In conjunction with the Texas Public Policy Foundation, NFIB filed a lawsuit in May 2018, challenging a paid sick leave ordinance in Austin, Texas. The lawsuit argues that it is improper for the City to exempt union shops with collective bargaining agreements. Indeed, it makes little sense to say that there is a compelling need for regulation if the government is carving-out exceptions for unionized companies.
But Austin is not alone. We’ve seen similar enactments elsewhere. For example, New York City recently enacted an ordinance, imposing different bonding requirements for union and non-union car wash companies. Non-union shops must obtain a $150,000 bond, while unionized companies only need a $30,000 bond. But as we argued in a recent amicus brief in Association of Car Wash Owners v. City of New York, this regime violates the National Labor Relations Act.

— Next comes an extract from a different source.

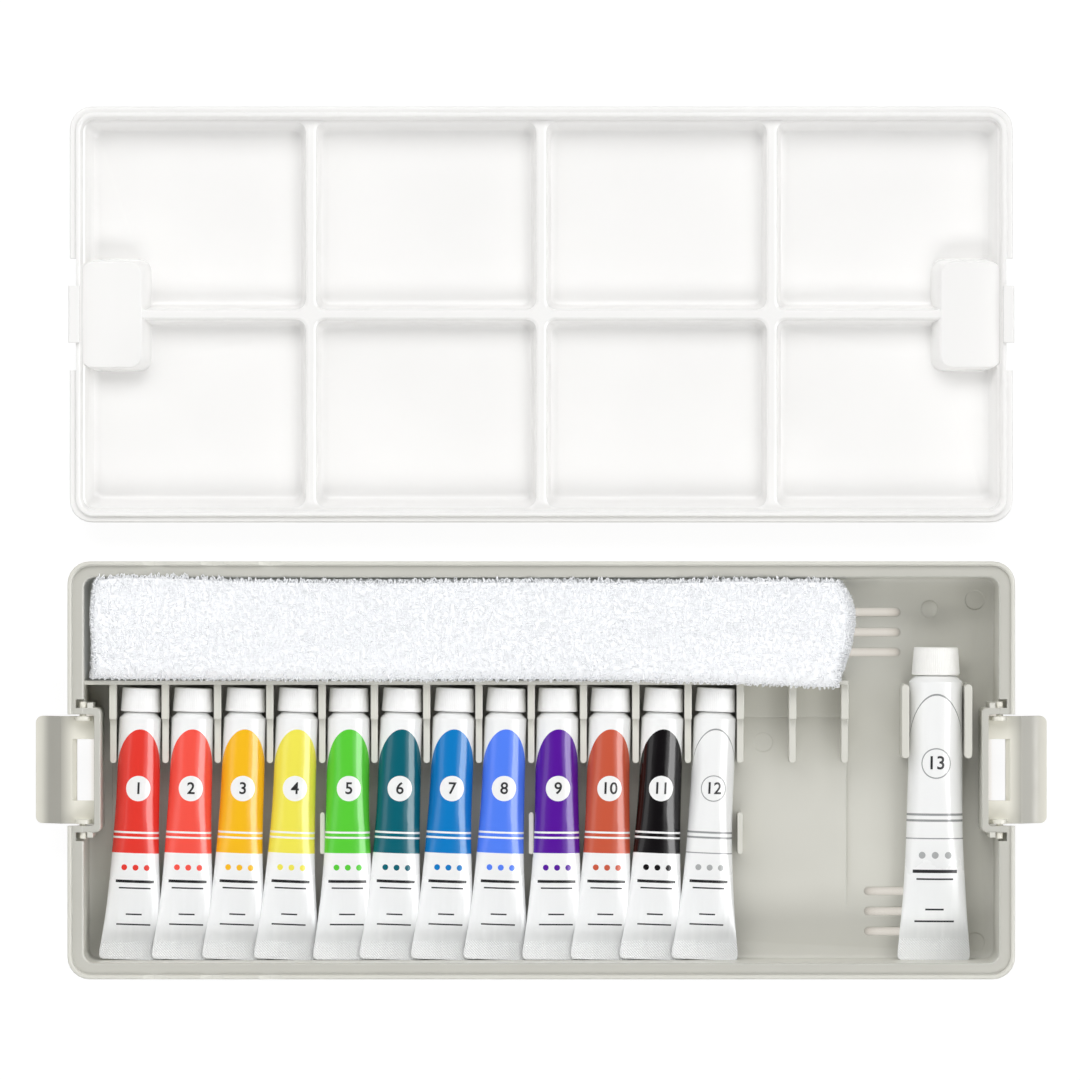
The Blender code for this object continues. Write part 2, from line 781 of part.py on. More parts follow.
def lever_outline():
    """The lever's side view: reach outwards along X, height along Y, hinge at the origin."""
    top = -plate_drop
    low = -plate_drop - plate_width
    corner = plate_width * math.tan(math.atan(scoop_slope) / 2)
    upper = []
    under = []
    for step in range(scoop_steps + 1):
        share = step / scoop_steps
        slope = scoop_slope * (1 - share)
        x = scoop_start + scoop_straight + scoop_curve * share
        y = top - scoop_slope * (scoop_straight + scoop_curve * (share - share**2 / 2))
        upper.append((x, y))
        # The underside runs at an even distance below.
        tilt = math.hypot(1, slope)
        under.append((x - plate_width * slope / tilt, y - plate_width / tilt))
    points = [(-leg_reach, low), (-leg_reach, top), (catch_reach, top), (scoop_start, top)]
    points += upper
    points += [(lever_reach, top - scoop_drop), (lever_reach, low - scoop_drop)]
    points += reversed(under)
    points.append((scoop_start - corner, low))
    return points


def build_levers():
    """Both levers share one mesh: the left one is the right one turned about the vertical."""
    upright = Matrix(((1, 0, 0, 0), (0, 0, -1, 0), (0, 1, 0, 0), (0, 0, 0, 1)))
    right = mesh_object(
        "latch_right", flat_outline("lever", lever_outline(), lever_width, upright), parts, lever_plastic
    )
    half = lever_width / 2
    low = -plate_drop - plate_width - scoop_drop
    plan = loft(*[
        rounded_ring(-lever_reach, lever_reach, -half, half, tip_corner, z)
        for z in (low - overrun, overrun)
    ])
    ears = bmesh.new()
    for side in (-1, 1):
        turn = Matrix.Translation((0, side * (half - ear_width / 2), 0)) @ upright
        outline = [(-ear_foot, -plate_drop - plate_width / 2), (ear_foot, -plate_drop - plate_width / 2)]
        for step in range(cap_end_steps + 1):
            angle = step / cap_end_steps * math.pi
            outline.append((ear_radius * math.cos(angle), ear_radius * math.sin(angle)))
        ear = flat_outline("ear", outline, ear_width, turn)
        scratch = bpy.data.meshes.new("ear")
        ear.to_mesh(scratch)
        ear.free()
        ears.from_mesh(scratch)
        bpy.data.meshes.remove(scratch)
    pins = bmesh.new()
    for side in (-1, 1):
        start = side * (half - ear_width / 2)
        end = side * (recess_width / 2 + frame_wall + pin_tail)
        add_rod(pins, pin_radius, (0, start, 0), (0, end, 0))
    window = flat_outline(
        "window",
        [
            (-leg_reach - overrun, low), (-leg_reach - overrun, 0), (catch_reach + plate_width, 0),
            (catch_reach, -plate_drop), (catch_reach - catch_ramp, -plate_drop - plate_width),
            (catch_reach - catch_ramp, low),
        ],
        window_width,
        upright,
    )
    place = Vector((hinge_x, tray_y, hinge_height))
    combine(right, tool_object("lever_plan", plan, place), "INTERSECT")
    combine(right, tool_object("lever_window", window, place), "DIFFERENCE")
    combine(right, tool_object("lever_ears", ears, place), "UNION")
    combine(right, tool_object("lever_pins", pins, place), "UNION")
    right.location = place
    bpy.context.view_layer.update()
    graph = bpy.context.evaluated_depsgraph_get()
    finished = bpy.data.meshes.new_from_object(right.evaluated_get(graph))
    right.modifiers.clear()
    right.data = finished
    left = bpy.data.objects.new("latch_left", finished)
    left.location = (-hinge_x, tray_y, hinge_height)
    left.rotation_euler.z = math.pi
    parts.objects.link(left)
    smooth(right)


def tube_ring(y, left, right, half_high, sink=0):
    """A slice of the tube: two half ellipses that may reach out unlike to the left and right."""
    ring = []
    for side in range(tube_sides):
        turn = 2 * math.pi * side / tube_sides
        reach = right if math.cos(turn) > 0 else left
        ring.append(Vector((reach * math.cos(turn), y, half_high * math.sin(turn) - sink)))
    return ring


def tube_mesh(name, radius, length, tail, droop, neck, neck_reach, material):
    """A filled tube with its nozzle along +Y: round at the shoulder, flat at the tail.

    The tail is a pair: how far it reaches left and right of the tube's axis. The droop is how far
    the tail's middle lies below that axis.
    """
    rings = [
        tube_ring(y, reach, reach, reach)
        for y, reach in (
            (neck_reach, neck), (shoulder_rise, neck),
            (shoulder_rise, radius - shoulder_slope), (0, radius - soft_edge),
        )
    ]
    for share in body_shares:
        swell = (1 - tube_fullness(share)) ** tube_swell_power
        left, right = (radius + (reach - radius) * swell for reach in tail)
        half_high = tube_half_height(share, radius)
        rings.append(tube_ring(-share * length, left, right, half_high, droop * share**droop_power))
    crimp_share = 1 - tube_crimp / length
    rings.append(tube_ring(tube_crimp - length, *tail, tube_sheet / 2, droop * crimp_share**droop_power))
    rings.append(tube_ring(-length, *tail, tube_sheet / 2, droop))
    bm = loft(*rings)
    bmesh.ops.recalc_face_normals(bm, faces=bm.faces)
    mesh = bpy.data.meshes.new(name)
    bm.to_mesh(mesh)
    bm.free()
    mesh.materials.append(material)
    return mesh


def cap_mesh(name, radius, height, bore):
    """A screw cap turned about its axis, mouth at 0 and roof at its height, open below."""
    profile = [
        (0, height),
        (radius - cap_taper - soft_edge, height),
        (radius - cap_taper, height - soft_edge),
        (radius, soft_edge),
        (radius, 0),
        (bore, 0),
        (bore, height - cap_roof),
        (0, height - cap_roof),
    ]
    bm = bmesh.new()
    points = [bm.verts.new((x, 0, z)) for x, z in profile]
    for start, end in zip(points, points[1:]):
        bm.edges.new((start, end))
    mesh = bpy.data.meshes.new(name)
    bm.to_mesh(mesh)
    bm.free()
    mesh.materials.append(cap_plastic)
    return mesh


def add_cap(name, mesh, parent):
    """Stands the cap on the tube's shoulder, with its own axis along the tube's."""
    cap = bpy.data.objects.new(name, mesh)
    parts.objects.link(cap)
    turned = cap.modifiers.new("turned", "SCREW")
    turned.steps = cap_steps
    turned.render_steps = cap_steps
    turned.use_merge_vertices = True
    turned.merge_threshold = weld
    turned.use_smooth_shade = True
    cap.parent = parent
    cap.location = (0, shoulder_rise + seat_gap, 0)
    cap.rotation_euler.x = -math.pi / 2


def build_tubes():
    """Twelve small tubes, nozzles on the shelf, and the large one between its clips."""
    cap = cap_mesh("small_cap", cap_radius, cap_height, neck_radius + cap_bore_gap)
    leans = [math.radians(lean) for lean in tube_lean_degrees]
    # A tube leans about the middle of the stretch that lies between two dividers.
    pivot = (shoulder_y - (towel_wall_y - divider_length)) / 2
    shoulders = [divider_x(number + 0.5) + pivot * math.tan(lean) for number, lean in enumerate(leans)]
    tails = [x - tube_length * math.sin(lean) for x, lean in zip(shoulders, leans)]
    # Each tail ends halfway to its neighbour's middle, less the gap between them.
    reaches = [(after - here - tube_tail_gap) / 2 for here, after in zip(tails, tails[1:])]
    reaches = [tube_tail / 2] + reaches + [tube_tail / 2]
    for number, (colour_name, colour) in enumerate(paint_colours):
        name = f"tube_{number + 1:02d}"
        paint = make_material("tube_" + colour_name, colour, 0.3)
        tail = (reaches[number], reaches[number + 1])
        mesh = tube_mesh(name, tube_radius, tube_length, tail, small_axis_height - tail_height,
                         neck_radius, neck_length, paint)
        tube = bpy.data.objects.new(name, mesh)
        parts.objects.link(tube)
        tube.location = (shoulders[number], tray_y + shoulder_y, small_axis_height)
        tube.rotation_euler.z = -leans[number]
        smooth(tube)
        add_cap(f"cap_{number + 1:02d}", cap, tube)
    paint = make_material("tube_large_white", (0.9, 0.9, 0.88), 0.3)
    tail = (big_tube_tail / 2, big_tube_tail / 2)
    mesh = tube_mesh("tube_large", big_tube_radius, big_tube_length, tail,
                     big_axis_height - tail_height, big_neck_radius, big_neck_length, paint)
    big = bpy.data.objects.new("tube_large", mesh)
    parts.objects.link(big)
    big.location = (big_tube_x, tray_y + big_shoulder_y, big_axis_height)
    smooth(big)
    big_bore = big_neck_radius + cap_bore_gap
    add_cap("cap_large", cap_mesh("large_cap", big_cap_radius, big_cap_height, big_bore), big)


def build_towel():
    """The folded towel fills the bay behind the towel wall and rounds off at its ends."""
    low_y = towel_wall_y + towel_wall_width / 2 + seat_gap
    high_y = half_width - wall_inset - wall_draft - seat_gap
    start_x = -half_length + wall_inset + wall_draft + seat_gap
    towel_length = last_divider_x + towel_overhang - start_x
    middle_y = (low_y + high_y) / 2
    half_y = (high_y - low_y) / 2
    half_z = towel_height / 2
    stations = []
    for step in range(towel_end_steps + 1):
        turn = step / towel_end_steps * math.pi / 2
        stations.append((towel_end_round * (1 - math.cos(turn)), math.sin(turn)))
    stations = stations + [(towel_length - x, swell) for x, swell in reversed(stations)]
    rings = []
    for along, swell in stations:
        drawn = towel_end_round * towel_end_share * (1 - swell)
        ring = []
        for side in range(towel_sides):
            turn = 2 * math.pi * (side + 0.5) / towel_sides
            wave = [math.copysign(abs(v) ** (2 / towel_square), v) for v in (math.cos(turn), math.sin(turn))]
            ring.append(Vector((start_x + along, middle_y + (half_y - drawn) * wave[0],
                                tray_floor + seat_gap + half_z + (half_z - drawn) * wave[1])))
        rings.append(ring)
    towel = mesh_object("towel", loft(*rings), parts, terry)
    towel.location = (0, tray_y, 0)
    smooth(towel, math.radians(60))


build_tray()
build_lid()
build_levers()
build_tubes()
build_towel()
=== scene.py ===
import math

import bmesh
import bpy
import numpy as np
from mathutils import Matrix, Vector


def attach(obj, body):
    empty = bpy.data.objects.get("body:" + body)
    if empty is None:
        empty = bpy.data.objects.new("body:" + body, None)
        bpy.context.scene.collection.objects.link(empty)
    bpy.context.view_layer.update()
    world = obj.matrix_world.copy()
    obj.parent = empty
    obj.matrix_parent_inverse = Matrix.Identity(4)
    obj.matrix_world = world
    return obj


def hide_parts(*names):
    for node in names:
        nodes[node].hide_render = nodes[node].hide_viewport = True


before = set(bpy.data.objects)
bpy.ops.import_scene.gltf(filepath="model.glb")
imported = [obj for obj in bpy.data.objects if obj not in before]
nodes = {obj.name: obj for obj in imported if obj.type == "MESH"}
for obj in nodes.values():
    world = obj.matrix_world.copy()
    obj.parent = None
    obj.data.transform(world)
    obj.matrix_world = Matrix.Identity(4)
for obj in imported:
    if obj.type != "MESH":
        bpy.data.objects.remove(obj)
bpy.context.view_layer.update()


# Base tray. One injection moulding in warm grey polystyrene, with a finely eroded skin,
# blades that part the tubes, clips, vents and the end frames that carry the levers.
MM = 0.001
tray_grey = (0.722, 0.715, 0.652)
tray_roughness = 0.36
tray_edge = 0.6 * MM
tray_height = 30 * MM
grain_size = 0.22 * MM
grain_height = 0.03 * MM
grain_strength = 0.35
cloud_size = 38 * MM
cloud_shares = (0.975, 1.015)
rubbed_size = 9 * MM
rubbed_reach = 0.06  # how far the roughness wanders where hands rub
noise_middle = (0.3, 0.7)  # where most of the noise lies
corner_weld = 0.002 * MM
sharp_from = math.radians(31)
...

For one, employers have a right to resist unionization. They also have a right to refuse a collective bargaining agreement. And the law should not penalize an employer for exercising those rights. But that’s precisely what happens with this sort of regime when the government places its thumb on the scales to give labor an advantage in unionization campaigns or in the collective bargaining process.
Simply put, there are serious legal problems with state and local enactments that impose one standard for non-union companies and another for union shops. We intend to continue fighting on this issue both in Texas, and across the country because these enactments are simply unfair. Indeed, government cannot hold a company’s rights hostage by requiring submission to a collective bargaining agreement.